=== SET PROBLEM ===
From the records below, transcribe only the lines running from the one with "slideSpring.position.set(0, slideSpringTopY, (slideBottomZ" through the one with "obj.matrix_parent_inverse = Matrix.Identity(4)". Keep both of those end lines.

=== PROVIDED DATA ===
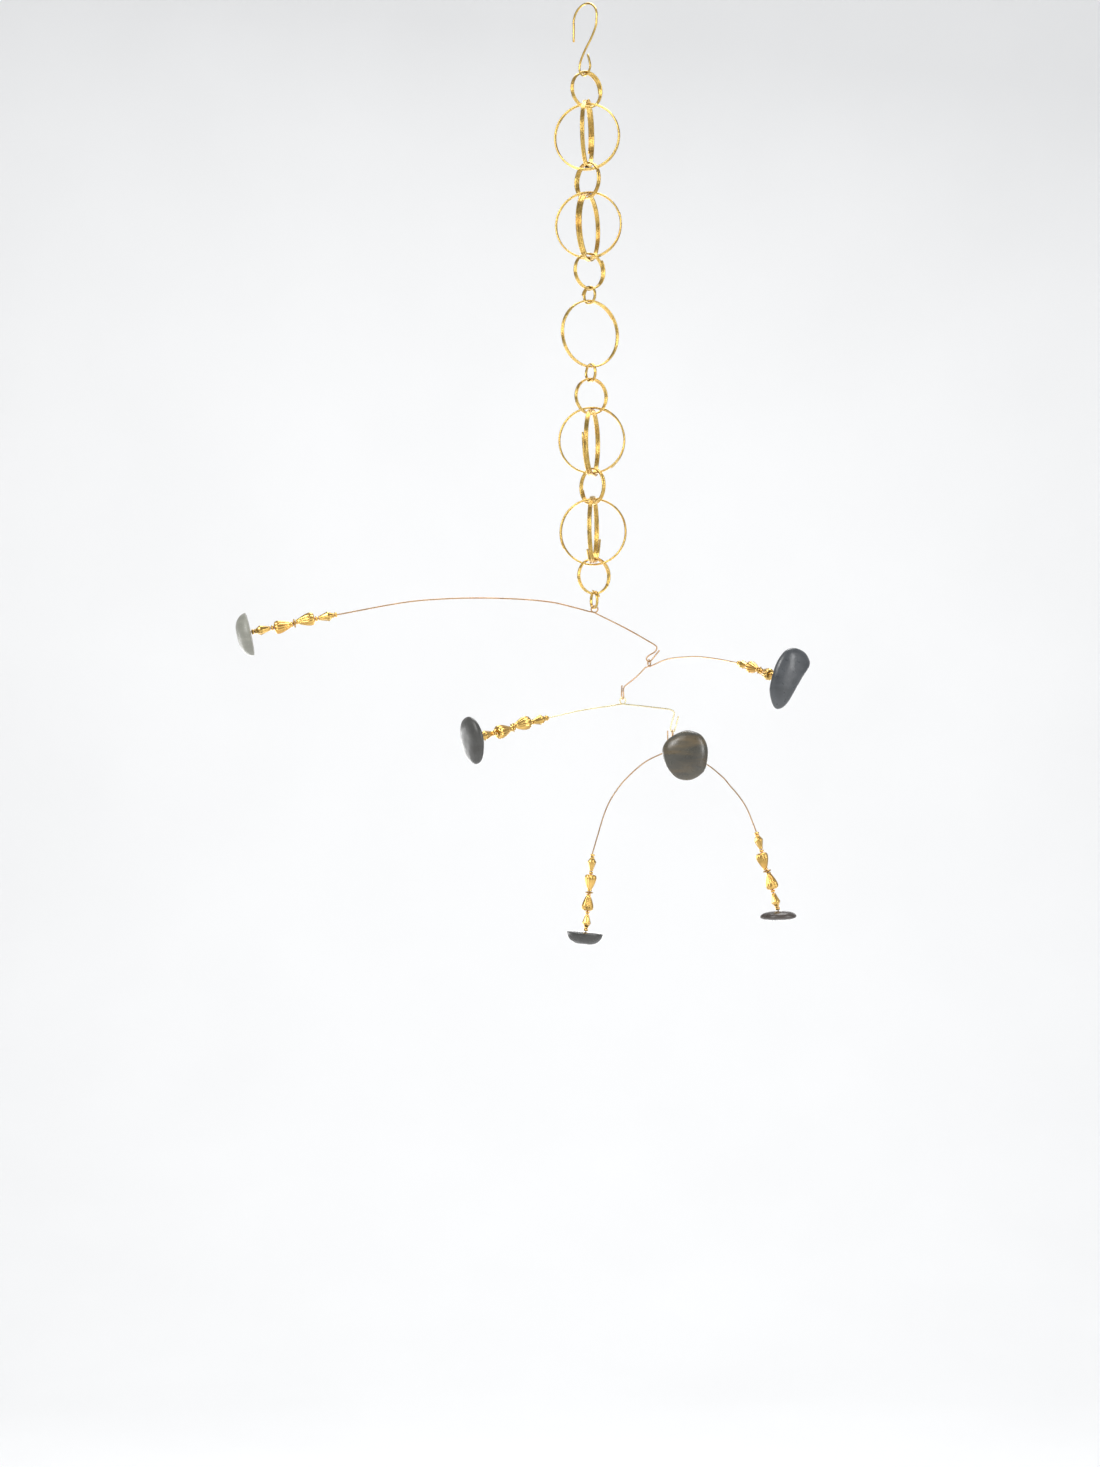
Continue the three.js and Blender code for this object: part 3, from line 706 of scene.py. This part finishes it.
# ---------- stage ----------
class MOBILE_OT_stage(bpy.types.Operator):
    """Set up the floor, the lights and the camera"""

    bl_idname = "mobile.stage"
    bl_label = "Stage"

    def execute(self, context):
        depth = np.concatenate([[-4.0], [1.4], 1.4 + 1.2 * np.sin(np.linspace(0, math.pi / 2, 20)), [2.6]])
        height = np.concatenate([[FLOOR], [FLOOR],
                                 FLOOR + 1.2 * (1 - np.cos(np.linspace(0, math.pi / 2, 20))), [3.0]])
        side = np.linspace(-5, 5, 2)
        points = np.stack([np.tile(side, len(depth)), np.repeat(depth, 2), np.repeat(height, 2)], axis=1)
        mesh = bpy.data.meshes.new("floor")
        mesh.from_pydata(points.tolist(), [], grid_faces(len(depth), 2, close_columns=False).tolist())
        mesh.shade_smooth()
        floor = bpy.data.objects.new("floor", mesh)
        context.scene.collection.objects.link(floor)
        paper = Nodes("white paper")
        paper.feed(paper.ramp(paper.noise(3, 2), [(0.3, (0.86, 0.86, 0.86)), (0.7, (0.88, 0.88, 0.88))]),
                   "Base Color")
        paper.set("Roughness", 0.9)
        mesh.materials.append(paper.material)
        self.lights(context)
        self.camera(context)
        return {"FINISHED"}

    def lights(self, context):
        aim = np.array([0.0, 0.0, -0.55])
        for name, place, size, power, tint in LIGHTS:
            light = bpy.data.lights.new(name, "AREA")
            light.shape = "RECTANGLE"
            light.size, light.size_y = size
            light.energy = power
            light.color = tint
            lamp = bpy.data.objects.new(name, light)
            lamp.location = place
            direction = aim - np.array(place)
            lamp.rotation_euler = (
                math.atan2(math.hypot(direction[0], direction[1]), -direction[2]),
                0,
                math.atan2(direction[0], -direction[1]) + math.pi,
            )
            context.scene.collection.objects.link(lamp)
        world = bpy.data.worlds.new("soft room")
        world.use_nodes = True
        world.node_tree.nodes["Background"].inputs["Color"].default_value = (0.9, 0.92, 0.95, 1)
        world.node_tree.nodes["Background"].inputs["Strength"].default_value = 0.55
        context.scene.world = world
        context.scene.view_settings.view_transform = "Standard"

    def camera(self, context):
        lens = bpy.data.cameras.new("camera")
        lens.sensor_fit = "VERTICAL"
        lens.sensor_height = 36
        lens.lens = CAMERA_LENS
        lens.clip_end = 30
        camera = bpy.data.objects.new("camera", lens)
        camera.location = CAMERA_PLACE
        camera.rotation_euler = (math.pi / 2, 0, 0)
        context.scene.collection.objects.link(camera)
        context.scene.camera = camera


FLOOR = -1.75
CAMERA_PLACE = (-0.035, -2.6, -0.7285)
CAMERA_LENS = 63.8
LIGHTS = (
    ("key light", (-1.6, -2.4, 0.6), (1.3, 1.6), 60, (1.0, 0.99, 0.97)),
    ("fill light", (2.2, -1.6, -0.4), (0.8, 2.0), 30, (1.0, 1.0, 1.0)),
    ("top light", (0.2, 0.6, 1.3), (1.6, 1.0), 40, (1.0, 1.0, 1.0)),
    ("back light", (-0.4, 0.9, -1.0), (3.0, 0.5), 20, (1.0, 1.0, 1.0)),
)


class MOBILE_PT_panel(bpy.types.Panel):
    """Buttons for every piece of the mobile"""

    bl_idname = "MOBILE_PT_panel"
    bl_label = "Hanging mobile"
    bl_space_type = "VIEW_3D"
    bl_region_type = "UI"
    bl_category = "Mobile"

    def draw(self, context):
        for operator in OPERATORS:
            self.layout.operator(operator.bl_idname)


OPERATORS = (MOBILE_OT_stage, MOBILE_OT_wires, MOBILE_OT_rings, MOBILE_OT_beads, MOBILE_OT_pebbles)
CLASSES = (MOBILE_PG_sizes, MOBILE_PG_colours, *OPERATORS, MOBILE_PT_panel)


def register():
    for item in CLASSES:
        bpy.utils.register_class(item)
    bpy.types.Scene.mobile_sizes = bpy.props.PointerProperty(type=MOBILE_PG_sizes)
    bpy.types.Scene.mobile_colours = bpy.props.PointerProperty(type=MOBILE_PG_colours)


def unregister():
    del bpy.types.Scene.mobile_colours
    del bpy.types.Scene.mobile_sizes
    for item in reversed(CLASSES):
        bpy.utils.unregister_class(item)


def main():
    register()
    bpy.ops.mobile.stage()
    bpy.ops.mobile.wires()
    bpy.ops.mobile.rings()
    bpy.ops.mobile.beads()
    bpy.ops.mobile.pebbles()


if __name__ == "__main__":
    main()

...

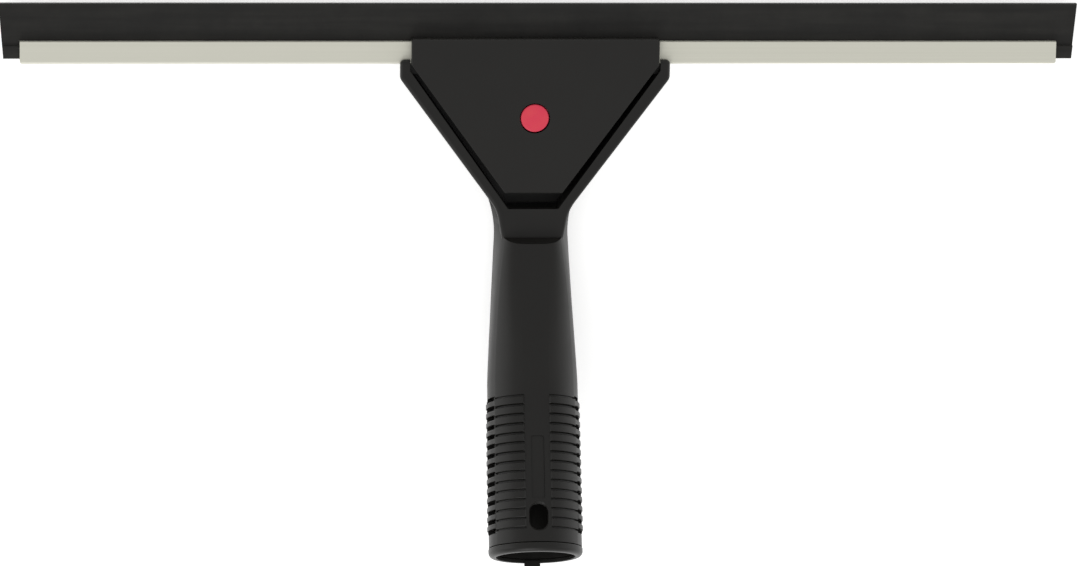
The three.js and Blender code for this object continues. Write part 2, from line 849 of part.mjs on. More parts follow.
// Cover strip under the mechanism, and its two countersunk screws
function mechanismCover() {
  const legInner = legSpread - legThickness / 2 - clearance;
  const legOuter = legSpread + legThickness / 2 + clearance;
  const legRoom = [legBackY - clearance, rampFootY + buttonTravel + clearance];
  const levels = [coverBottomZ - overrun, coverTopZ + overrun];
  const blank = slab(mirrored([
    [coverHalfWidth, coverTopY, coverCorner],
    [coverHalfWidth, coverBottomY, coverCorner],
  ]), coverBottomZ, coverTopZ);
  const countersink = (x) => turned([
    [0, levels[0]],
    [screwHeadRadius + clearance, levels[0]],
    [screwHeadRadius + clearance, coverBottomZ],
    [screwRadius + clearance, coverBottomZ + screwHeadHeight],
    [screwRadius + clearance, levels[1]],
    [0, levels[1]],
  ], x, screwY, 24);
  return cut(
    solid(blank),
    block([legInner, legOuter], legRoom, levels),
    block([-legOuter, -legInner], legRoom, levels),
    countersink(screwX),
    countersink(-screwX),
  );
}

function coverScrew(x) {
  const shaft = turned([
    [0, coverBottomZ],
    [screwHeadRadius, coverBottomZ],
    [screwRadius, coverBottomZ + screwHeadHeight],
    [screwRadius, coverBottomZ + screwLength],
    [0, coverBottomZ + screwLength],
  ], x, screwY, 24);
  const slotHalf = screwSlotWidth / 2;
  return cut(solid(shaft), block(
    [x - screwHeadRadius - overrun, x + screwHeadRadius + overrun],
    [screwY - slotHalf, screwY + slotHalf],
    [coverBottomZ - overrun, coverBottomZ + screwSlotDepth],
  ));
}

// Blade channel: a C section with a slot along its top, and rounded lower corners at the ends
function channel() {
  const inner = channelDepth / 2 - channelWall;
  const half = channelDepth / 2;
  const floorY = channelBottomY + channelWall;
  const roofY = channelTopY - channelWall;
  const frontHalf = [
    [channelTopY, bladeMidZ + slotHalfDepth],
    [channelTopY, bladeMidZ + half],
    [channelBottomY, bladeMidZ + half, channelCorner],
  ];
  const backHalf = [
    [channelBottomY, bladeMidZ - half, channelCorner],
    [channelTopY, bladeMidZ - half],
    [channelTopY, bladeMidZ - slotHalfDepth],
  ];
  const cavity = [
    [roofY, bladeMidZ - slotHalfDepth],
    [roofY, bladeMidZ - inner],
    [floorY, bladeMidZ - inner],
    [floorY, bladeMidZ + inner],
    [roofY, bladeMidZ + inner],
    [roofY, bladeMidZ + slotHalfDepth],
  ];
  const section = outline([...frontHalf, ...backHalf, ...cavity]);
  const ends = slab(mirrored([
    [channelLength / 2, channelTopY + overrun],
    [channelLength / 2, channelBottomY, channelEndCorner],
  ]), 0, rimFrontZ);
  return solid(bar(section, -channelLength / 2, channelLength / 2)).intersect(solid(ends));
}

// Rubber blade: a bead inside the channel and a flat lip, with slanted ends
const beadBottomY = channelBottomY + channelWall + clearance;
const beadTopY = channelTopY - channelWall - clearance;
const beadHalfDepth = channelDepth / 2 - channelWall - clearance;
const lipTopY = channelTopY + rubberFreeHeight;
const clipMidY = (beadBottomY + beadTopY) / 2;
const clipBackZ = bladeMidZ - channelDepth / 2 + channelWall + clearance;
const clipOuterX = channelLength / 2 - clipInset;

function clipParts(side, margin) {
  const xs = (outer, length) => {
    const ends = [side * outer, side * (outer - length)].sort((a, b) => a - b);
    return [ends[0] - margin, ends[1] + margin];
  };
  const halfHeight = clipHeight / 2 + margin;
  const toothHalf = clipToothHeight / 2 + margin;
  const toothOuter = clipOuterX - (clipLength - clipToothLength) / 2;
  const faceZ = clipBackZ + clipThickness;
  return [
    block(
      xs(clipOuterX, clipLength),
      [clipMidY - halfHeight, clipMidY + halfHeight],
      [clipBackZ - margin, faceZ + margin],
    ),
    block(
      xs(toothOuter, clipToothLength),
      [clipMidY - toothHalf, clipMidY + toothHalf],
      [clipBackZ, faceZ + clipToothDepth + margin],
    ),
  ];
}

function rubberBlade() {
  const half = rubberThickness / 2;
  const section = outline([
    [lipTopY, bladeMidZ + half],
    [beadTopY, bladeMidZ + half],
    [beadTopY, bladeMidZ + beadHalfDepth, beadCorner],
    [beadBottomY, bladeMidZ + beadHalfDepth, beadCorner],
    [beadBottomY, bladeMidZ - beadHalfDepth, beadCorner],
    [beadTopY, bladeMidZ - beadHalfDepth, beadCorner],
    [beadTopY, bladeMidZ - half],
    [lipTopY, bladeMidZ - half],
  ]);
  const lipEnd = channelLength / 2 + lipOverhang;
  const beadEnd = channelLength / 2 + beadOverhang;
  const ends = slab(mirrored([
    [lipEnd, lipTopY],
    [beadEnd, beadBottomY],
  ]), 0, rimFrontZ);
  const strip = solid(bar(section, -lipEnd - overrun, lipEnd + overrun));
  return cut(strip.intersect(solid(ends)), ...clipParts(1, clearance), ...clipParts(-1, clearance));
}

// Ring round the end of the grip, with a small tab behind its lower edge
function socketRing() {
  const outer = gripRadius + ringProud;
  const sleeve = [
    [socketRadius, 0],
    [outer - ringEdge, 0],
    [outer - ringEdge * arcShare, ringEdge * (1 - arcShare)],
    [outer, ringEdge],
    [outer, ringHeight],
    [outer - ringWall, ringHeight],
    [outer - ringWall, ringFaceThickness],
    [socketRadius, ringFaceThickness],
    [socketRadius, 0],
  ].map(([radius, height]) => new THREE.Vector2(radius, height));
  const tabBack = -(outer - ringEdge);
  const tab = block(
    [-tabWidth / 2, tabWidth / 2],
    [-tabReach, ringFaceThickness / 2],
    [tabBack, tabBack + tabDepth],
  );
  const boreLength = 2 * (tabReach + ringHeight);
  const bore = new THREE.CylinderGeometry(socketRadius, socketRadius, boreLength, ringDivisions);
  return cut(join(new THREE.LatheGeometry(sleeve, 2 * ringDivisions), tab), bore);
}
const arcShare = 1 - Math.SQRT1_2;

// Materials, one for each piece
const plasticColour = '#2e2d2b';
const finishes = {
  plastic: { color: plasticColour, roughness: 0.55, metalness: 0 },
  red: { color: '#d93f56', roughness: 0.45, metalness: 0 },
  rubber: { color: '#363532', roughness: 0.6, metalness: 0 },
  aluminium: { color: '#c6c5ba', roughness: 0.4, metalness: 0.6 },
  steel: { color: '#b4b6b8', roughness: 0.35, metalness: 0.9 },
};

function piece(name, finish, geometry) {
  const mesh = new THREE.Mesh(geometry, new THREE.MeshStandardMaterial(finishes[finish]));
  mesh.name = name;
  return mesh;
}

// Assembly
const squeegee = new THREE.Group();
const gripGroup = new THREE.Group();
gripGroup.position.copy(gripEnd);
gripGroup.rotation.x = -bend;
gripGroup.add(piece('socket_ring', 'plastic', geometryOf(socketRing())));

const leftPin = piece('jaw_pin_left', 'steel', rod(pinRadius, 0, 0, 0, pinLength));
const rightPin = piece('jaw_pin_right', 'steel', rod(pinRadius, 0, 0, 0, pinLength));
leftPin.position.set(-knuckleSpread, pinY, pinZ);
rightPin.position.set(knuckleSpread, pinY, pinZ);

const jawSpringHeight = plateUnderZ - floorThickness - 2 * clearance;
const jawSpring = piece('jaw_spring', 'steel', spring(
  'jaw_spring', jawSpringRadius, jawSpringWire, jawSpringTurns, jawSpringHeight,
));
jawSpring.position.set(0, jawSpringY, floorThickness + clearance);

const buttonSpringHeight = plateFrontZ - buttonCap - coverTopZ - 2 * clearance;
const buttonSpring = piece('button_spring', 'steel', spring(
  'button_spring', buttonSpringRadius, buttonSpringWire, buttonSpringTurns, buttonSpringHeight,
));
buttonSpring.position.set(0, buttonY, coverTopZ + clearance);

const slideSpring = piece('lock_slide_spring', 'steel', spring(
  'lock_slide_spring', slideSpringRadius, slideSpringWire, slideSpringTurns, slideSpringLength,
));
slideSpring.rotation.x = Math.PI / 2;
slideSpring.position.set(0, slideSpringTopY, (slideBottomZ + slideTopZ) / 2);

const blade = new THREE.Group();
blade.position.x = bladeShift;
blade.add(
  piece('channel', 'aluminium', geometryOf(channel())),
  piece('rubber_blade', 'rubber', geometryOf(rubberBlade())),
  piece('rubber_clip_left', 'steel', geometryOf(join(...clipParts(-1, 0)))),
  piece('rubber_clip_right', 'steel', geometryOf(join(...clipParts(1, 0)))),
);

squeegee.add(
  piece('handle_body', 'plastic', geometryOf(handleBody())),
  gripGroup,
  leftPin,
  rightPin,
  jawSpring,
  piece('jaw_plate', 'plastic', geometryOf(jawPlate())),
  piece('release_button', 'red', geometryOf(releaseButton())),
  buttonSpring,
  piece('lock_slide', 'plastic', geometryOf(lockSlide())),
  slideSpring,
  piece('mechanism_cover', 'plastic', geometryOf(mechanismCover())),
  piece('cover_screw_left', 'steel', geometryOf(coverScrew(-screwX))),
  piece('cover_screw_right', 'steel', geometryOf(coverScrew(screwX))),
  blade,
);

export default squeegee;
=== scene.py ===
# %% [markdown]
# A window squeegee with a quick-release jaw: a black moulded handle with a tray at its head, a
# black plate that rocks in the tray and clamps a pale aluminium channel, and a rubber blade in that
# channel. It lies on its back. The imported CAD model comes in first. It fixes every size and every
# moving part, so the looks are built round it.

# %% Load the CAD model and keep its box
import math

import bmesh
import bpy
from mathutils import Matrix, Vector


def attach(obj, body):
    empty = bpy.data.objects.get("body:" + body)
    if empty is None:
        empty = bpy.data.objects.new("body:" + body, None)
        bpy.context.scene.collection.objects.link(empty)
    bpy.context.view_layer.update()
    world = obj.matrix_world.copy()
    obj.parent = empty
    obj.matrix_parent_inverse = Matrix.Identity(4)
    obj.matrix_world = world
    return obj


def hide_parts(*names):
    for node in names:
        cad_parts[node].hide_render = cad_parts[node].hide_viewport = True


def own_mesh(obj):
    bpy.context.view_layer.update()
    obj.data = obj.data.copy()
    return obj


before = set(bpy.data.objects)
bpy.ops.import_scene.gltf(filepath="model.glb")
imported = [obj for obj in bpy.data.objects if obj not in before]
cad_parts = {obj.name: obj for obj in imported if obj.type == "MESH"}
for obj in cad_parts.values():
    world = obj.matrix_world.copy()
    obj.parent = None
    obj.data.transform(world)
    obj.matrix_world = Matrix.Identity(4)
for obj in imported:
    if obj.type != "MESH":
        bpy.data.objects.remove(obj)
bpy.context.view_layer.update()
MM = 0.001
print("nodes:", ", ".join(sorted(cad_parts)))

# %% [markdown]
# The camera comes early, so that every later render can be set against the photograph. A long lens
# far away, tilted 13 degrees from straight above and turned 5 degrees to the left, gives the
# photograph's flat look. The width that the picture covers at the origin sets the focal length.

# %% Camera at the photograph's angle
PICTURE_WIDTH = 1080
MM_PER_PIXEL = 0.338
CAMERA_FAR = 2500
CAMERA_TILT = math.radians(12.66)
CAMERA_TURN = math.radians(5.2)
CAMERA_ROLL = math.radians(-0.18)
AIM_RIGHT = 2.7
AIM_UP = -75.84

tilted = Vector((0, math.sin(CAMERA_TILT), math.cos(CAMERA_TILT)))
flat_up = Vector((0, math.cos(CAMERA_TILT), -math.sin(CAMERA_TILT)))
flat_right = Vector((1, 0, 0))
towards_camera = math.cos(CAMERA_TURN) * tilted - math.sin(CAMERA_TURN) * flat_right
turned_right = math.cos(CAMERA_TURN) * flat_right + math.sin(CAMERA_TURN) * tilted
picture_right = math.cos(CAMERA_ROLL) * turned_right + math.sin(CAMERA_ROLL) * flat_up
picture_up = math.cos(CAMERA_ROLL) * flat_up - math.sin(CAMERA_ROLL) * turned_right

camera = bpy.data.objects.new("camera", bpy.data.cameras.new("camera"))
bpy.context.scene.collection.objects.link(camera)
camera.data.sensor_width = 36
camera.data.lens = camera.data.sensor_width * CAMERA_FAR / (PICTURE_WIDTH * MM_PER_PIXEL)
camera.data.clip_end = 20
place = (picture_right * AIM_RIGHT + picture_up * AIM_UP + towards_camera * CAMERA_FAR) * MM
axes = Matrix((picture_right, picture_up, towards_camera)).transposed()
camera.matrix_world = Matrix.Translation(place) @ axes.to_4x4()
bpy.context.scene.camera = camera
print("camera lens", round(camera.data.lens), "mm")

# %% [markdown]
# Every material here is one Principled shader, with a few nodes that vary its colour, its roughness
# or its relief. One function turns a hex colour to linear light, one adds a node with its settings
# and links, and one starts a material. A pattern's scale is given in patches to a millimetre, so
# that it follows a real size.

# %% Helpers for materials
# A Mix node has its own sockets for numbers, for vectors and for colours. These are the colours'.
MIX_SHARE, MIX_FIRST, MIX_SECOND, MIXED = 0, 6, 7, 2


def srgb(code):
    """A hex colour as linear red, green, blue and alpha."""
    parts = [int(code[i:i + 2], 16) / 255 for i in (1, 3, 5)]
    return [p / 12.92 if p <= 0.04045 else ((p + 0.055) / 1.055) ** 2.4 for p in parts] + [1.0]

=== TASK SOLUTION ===
slideSpring.position.set(0, slideSpringTopY, (slideBottomZ + slideTopZ) / 2);

const blade = new THREE.Group();
blade.position.x = bladeShift;
blade.add(
  piece('channel', 'aluminium', geometryOf(channel())),
  piece('rubber_blade', 'rubber', geometryOf(rubberBlade())),
  piece('rubber_clip_left', 'steel', geometryOf(join(...clipParts(-1, 0)))),
  piece('rubber_clip_right', 'steel', geometryOf(join(...clipParts(1, 0)))),
);

squeegee.add(
  piece('handle_body', 'plastic', geometryOf(handleBody())),
  gripGroup,
  leftPin,
  rightPin,
  jawSpring,
  piece('jaw_plate', 'plastic', geometryOf(jawPlate())),
  piece('release_button', 'red', geometryOf(releaseButton())),
  buttonSpring,
  piece('lock_slide', 'plastic', geometryOf(lockSlide())),
  slideSpring,
  piece('mechanism_cover', 'plastic', geometryOf(mechanismCover())),
  piece('cover_screw_left', 'steel', geometryOf(coverScrew(-screwX))),
  piece('cover_screw_right', 'steel', geometryOf(coverScrew(screwX))),
  blade,
);

export default squeegee;
=== scene.py ===
# %% [markdown]
# A window squeegee with a quick-release jaw: a black moulded handle with a tray at its head, a
# black plate that rocks in the tray and clamps a pale aluminium channel, and a rubber blade in that
# channel. It lies on its back. The imported CAD model comes in first. It fixes every size and every
# moving part, so the looks are built round it.

# %% Load the CAD model and keep its box
import math

import bmesh
import bpy
from mathutils import Matrix, Vector


def attach(obj, body):
    empty = bpy.data.objects.get("body:" + body)
    if empty is None:
        empty = bpy.data.objects.new("body:" + body, None)
        bpy.context.scene.collection.objects.link(empty)
    bpy.context.view_layer.update()
    world = obj.matrix_world.copy()
    obj.parent = empty
    obj.matrix_parent_inverse = Matrix.Identity(4)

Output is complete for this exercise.